A data lakehouse equips organizations to harness the full value of their information in a scalable and governed fashion. With built-in support for analytics and AI—often driven by intelligent agents—lakehouses deliver performance, flexibility, and compliance for enterprise initiatives.

The data lakehouse is becoming the new standard for data-driven organizations looking to harness AI. Here are seven more ways forward-looking companies are preparing for the future.

Data Lakehouse FAQs

What is the difference between a data lakehouse and a data warehouse?

A data warehouse is optimized for structured data and consistent reporting, while a data lakehouse combines those features with the scalability and flexibility of a data lake, supporting a broader range of data types and analytics.

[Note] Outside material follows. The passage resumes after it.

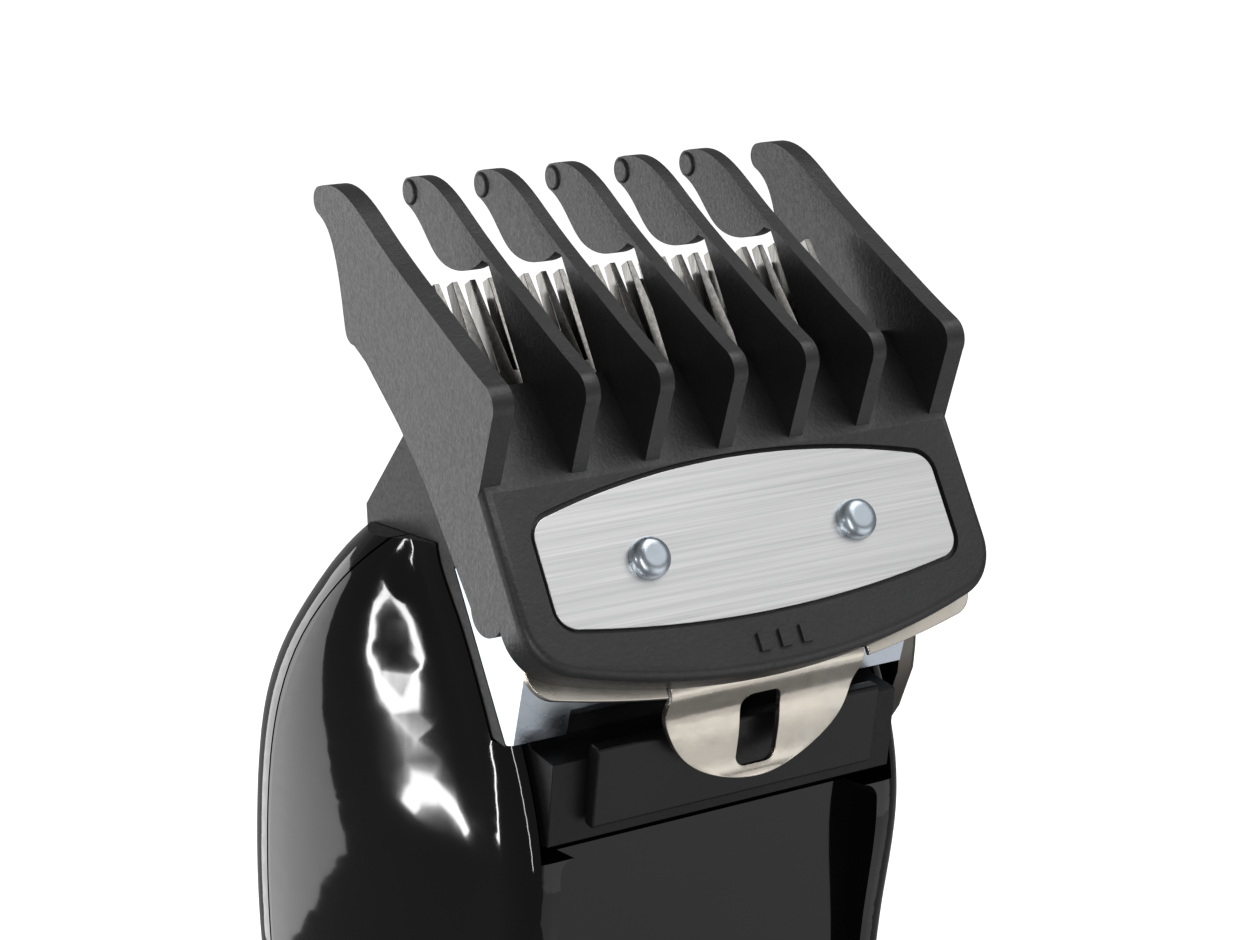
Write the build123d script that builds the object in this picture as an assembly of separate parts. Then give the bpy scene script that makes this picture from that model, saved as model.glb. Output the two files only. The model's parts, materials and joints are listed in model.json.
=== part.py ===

What is the difference between a data lakehouse and a data mesh?

A data lakehouse is a unified technology architecture that blends the flexibility of data lakes with the management features of data warehouses, centralizing storage and analytics. A data mesh, on the other hand, is an organizational approach that emphasizes decentralized data ownership and domain-driven design, often leveraging distributed architectures; lakehouse platforms can be one component within a broader data mesh strategy.

Can a data lakehouse replace a data warehouse?

A data lakehouse can often replace a traditional data warehouse by providing structured storage, ACID transactions, and analytics capabilities in addition to handling semistructured and unstructured data. However, migration requirements and compatibility with legacy systems should be carefully evaluated before any transition.

How does AI play a role in a data lakehouse?

AI enhances data lakehouses by automating metadata management, ensuring data quality, and optimizing resources through intelligent monitoring and recommendations. In addition, a data lakehouse is an enabling technology for AI systems because they allow for real-time access to many types of data files.